Well, I have shit out enough useless babble to choke a horse, so I'll leave it at that. It FINALLY cooled off tonight, after a couple days of 30 degree heat, and there is even a frost warning, so I think I will hop in the tub and reread Augusten Burrough's Dry. Fuck, he needs to write faster. Auggie, if you are reading this, give me some grocery lists or something of yours to read. You hear me? I need more, bee-otch!
Anyway, I just saw a commerical for Friday's and they sell deep-fried mac and cheese. I can't decide if I am revolted or intrigued.....
Kenny Loggins and Lucy Lawless are singing "Whenever I Call You Friend" and bitch ain't no Stevie Nicks.... and Kenny Loggins is all into this colonic bullshit and he's so thin and always sweating like a mofo, and I think he needs to stop the colonics and have a fucking hamburger.
Well, that's about all I have to say. Oh, and I am sending out good vibes and hugs to Chunks as she had to say goodbye to her beloved dog today. I know the hideous, horrible shitty-ass kick in the gut feeling of losing a dog - I still have Daisy's bowl in the garage with food and some of her hair in it that I refuse to dump. I still have a lump in my throat thinking about her. It still breaks my heart thinking of Kelly asking us who drove Daisy to Heaven in the stars. And the kids still say hi to Daisy when they are out on starry nights. So here's to you, our puppies in the stars.
xo
JT

1 Comments:

At 10:16 PM, Blogger Chunks said...

"Our puppies in the stars."

Are you trying to fucking kill me?!!! Just kidding. It truly was the hardest thing I ever had to do. It was awful playing god and I hated every bit of it. He is in a better place now though, and I have to be grateful for that.
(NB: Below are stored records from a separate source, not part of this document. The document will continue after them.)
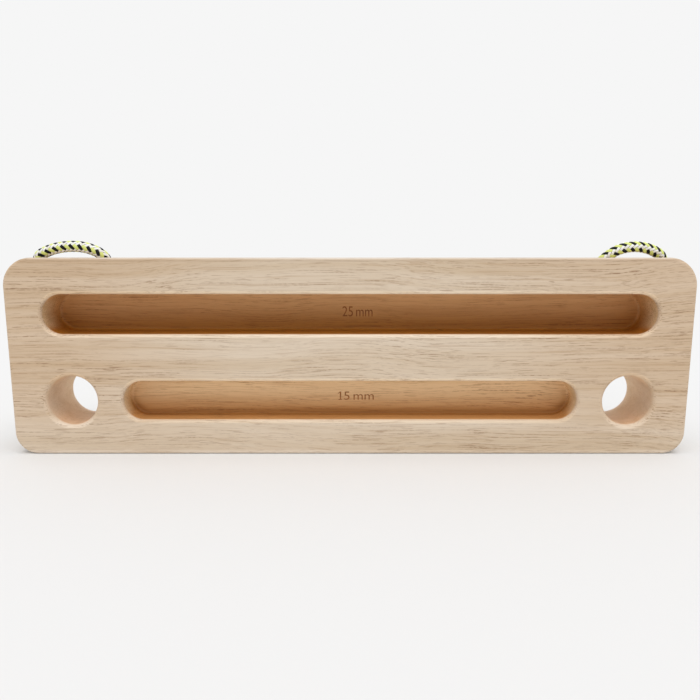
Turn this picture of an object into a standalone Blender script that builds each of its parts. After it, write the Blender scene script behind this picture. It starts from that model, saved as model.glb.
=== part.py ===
"""A portable hangboard: a routed wooden board with two finger slots, two round holes and two cord loops.

Units are metres and +Z is up. The front face looks towards -Y, and +X runs to the right of someone facing it.
The origin is under the middle of the board's thickness, at the middle of its lower edge.
Each cord is one piece of real rope. It is divided here into a loop, two legs and two stopper knots, because the
loop tilts in the mouths of its bores while the legs slide along them.
"""

import math

import bmesh
import bpy
import numpy as np
from mathutils import Matrix, Vector

# Board
BOARD_WIDTH = 0.430
BOARD_HEIGHT = 0.125
BOARD_THICKNESS = 0.038
TOP_CORNER_RADIUS = 0.018
BOTTOM_CORNER_RADIUS = 0.014
BOARD_EDGE_ROUND = 0.003

# Upper finger slot, the deep one
UPPER_SLOT_LENGTH = 0.385
UPPER_SLOT_HEIGHT = 0.025
UPPER_SLOT_DEPTH = 0.025
UPPER_SLOT_BELOW_TOP = 0.035

# Lower finger slot, the shallow one
LOWER_SLOT_LENGTH = 0.289
LOWER_SLOT_HEIGHT = 0.025
LOWER_SLOT_DEPTH = 0.015
LOWER_ROW_HEIGHT = 0.035

# Both slots
SLOT_LIP_ROUND = 0.0025
SLOT_FLOOR_FILLET = 0.002

# Round holes right through the board, in line with the lower slot
ROUND_HOLE_DIAMETER = 0.0315
ROUND_HOLE_FROM_END = 0.038
ROUND_HOLE_LIP = 0.0025

# Cord bores, drilled in pairs from the top face and slanting back to the rear face
BORE_DIAMETER = 0.0085
BORE_SLANT = math.radians(45)
BORE_PITCH = 0.0362
BORE_PAIR_FROM_END = 0.0368
BORE_BEFORE_MIDDLE = 0.005
TOP_MOUTH_DIAMETER = 0.022
TOP_MOUTH_DEPTH = 0.0075
TOP_MOUTH_BEFORE_MIDDLE = 0.0018
REAR_MOUTH_DIAMETER = 0.016
REAR_MOUTH_DEPTH = 0.003
THROAT_DIAMETER = 0.0066

# Cord
CORD_DIAMETER = 0.0066
PIVOT_BELOW_TOP = 0.004
LOOP_LEAN = math.radians(20)
KNOT_BELOW_PIVOT = 0.057
CORD_GAP = 0.0003

# Smoothness of the round shapes
CORNER_STEPS = 8
SLOT_END_STEPS = 10
HOLE_STEPS = 40
BORE_STEPS = 28
MOUTH_STEPS = 28
MOUTH_RINGS = 5
ROUND_STEPS = 3
CORD_RESOLUTION = 3
LOOP_POINTS = 27
KNOT_POINTS = 57
FOOT_RINGS = 4

# How far cutters run on past a face, how far a mouth's rim stands off it, and what counts as a sharp edge
CUT_PAST_FACE = 0.020
MOUTH_LIFT = 0.0001
SHARP_ANGLE = math.radians(50)

# Routes of the two loops in their own leaning plane, as distances sideways from the middle of the bore pair and
# up from the line through the two pivots. Each runs on to the pivots themselves.
LEFT_LOOP_ROUTE = [
    (-0.0181, 0.0020),
    (-0.0178, 0.0043),
    (-0.0119, 0.0084),
    (-0.0049, 0.0110),
    (0.0028, 0.0120),
    (0.0102, 0.0110),
    (0.0163, 0.0082),
    (0.0203, 0.0045),
    (0.0188, 0.0022),
]
RIGHT_LOOP_ROUTE = [
    (-0.0175, 0.0021),
    (-0.0159, 0.0043),
    (-0.0106, 0.0080),
    (-0.0043, 0.0107),
    (0.0026, 0.0116),
    (0.0092, 0.0106),
    (0.0147, 0.0077),
    (0.0177, 0.0042),
    (0.0181, 0.0020),
]

# Second half of an overhand knot, in cord diameters: sideways, away from the board's face, and down the cord.
# The first half is the same curve turned by half a turn about the axis that points away from the board's face.
KNOT_HALF_ROUTE = [
    (-0.54, 1.08, -0.10),
    (-1.52, 0.54, -0.34),
    (-1.54, -0.52, -0.72),
    (-0.60, -1.16, -0.92),
    (0.42, -0.84, -0.40),
    (0.54, -0.06, 0.44),
    (0.44, 0.22, 1.25),
]

# The cord above the knot, from the foot of the leg, and the drooping tail below it, in the same measures
KNOT_LEAD_ROUTE = [(0.00, 0.00, -2.45), (0.00, 0.00, -2.10)]
KNOT_TAIL_ROUTE = [(0.36, 0.05, 2.20), (0.30, -0.62, 3.05), (0.26, -1.55, 3.60)]

# Colours, as linear red, green and blue
WOOD_COLOUR = (0.60, 0.46, 0.32)
CORD_COLOUR = (0.62, 0.68, 0.10)

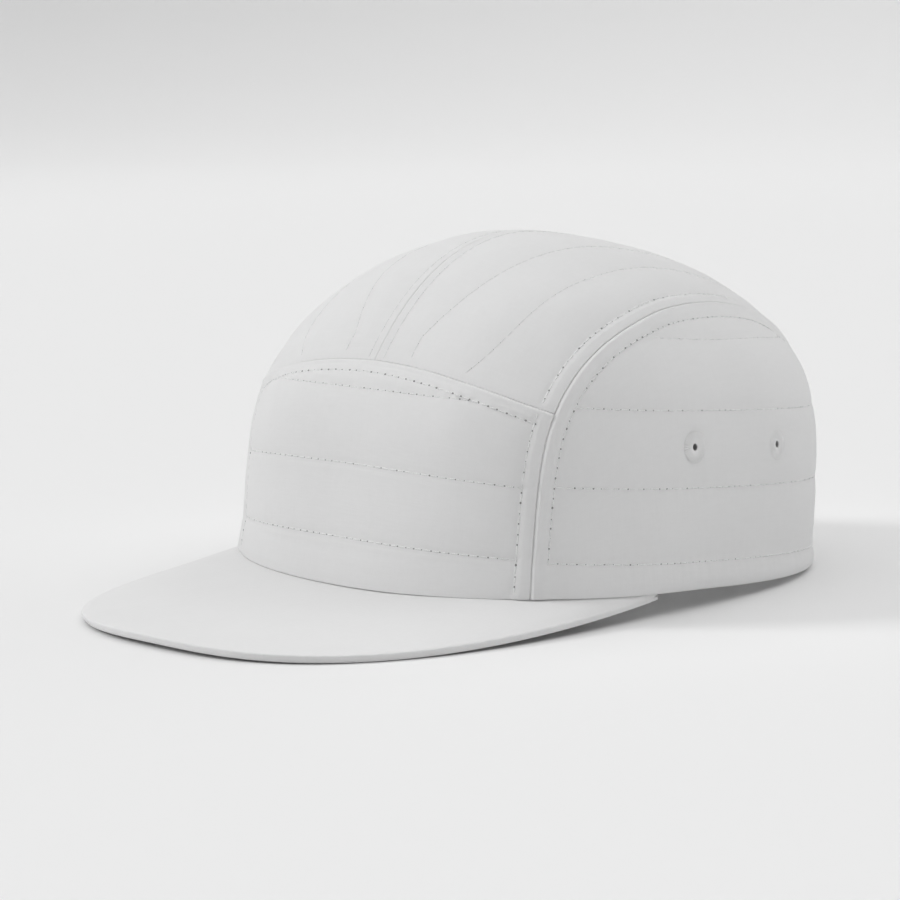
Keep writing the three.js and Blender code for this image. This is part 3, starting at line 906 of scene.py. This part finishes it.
def build_peak():
    middle, to_rim, thickness = peak_grids()
    points = middle.reshape(-1, 3)
    ripple = waves(points, (31.0, 47.0, 60.0), 0.10, 71) + waves(points, SMALL_WAVES, 0.012, 72)
    ripple = ripple.reshape(to_rim.shape) * smooth(to_rim, 0, 10)
    along = as_line(middle[:, -1])["length"]
    gathers = 0.08 * pucker(along, 2.0)[:, None] * np.exp(-(((to_rim - 1.4) / 1.4) ** 2))
    ridge = 0.10 * np.exp(-(((to_rim - 2.6) / 1.3) ** 2)) + gathers
    curl = np.minimum(rolled(to_rim, *rim_roll), thickness / 2 - 0.05)
    outwards = middle[:, -1] - middle[:, -4]
    outwards[:, 2] = 0
    outwards /= np.linalg.norm(outwards, axis=1, keepdims=True)
    top, bottom = middle.copy(), middle.copy()
    bottom -= outwards[:, None] * (rim_undercut * (1 - smooth(to_rim, 0, 4)))[..., None]
    top[..., 2] += ripple + ridge - curl
    bottom[..., 2] = np.maximum(middle[..., 2] - thickness + ripple + curl, 0)
    flat = stacked(middle[..., 0], middle[..., 1])
    _, facing = middle_face(top)
    peak = cloth_mesh("peak_cloth", top, bottom, flat, peak_cotton, flip=bool(facing[2] < 0))
    worn_by(peak, "peak")
    print("the peak's rim is", round(float(along[-1])), "mm long")
    return peak


peak = build_peak()

# %% [markdown]
# Stitches repeat thousands of times along curves, which is what Geometry Nodes do well. The tree
# walks along a path, puts one short arc of thread at each step, turns it to follow the path and to
# stand off the cloth, and ends as plain faces with a material. Half a step on, between two
# stitches, a flat dark disc is painted shade: it stands for the shadow in the needle's hole. The
# same tree, with its threads turned across the path, sews the ring of an eyelet.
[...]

Funny that Wynonna looked like a muscle car...that is hilarious. Alfatso...no shit eh?! Black Liberace...hahahh!! Hey maybe Dilana really shot herself in the foot and didn't really tear a calf muscle. HAHA!

Thanks for the laughs! I was having a good time till that last paragraph. Oh well, it will take some time before I stop bawling at every little thing.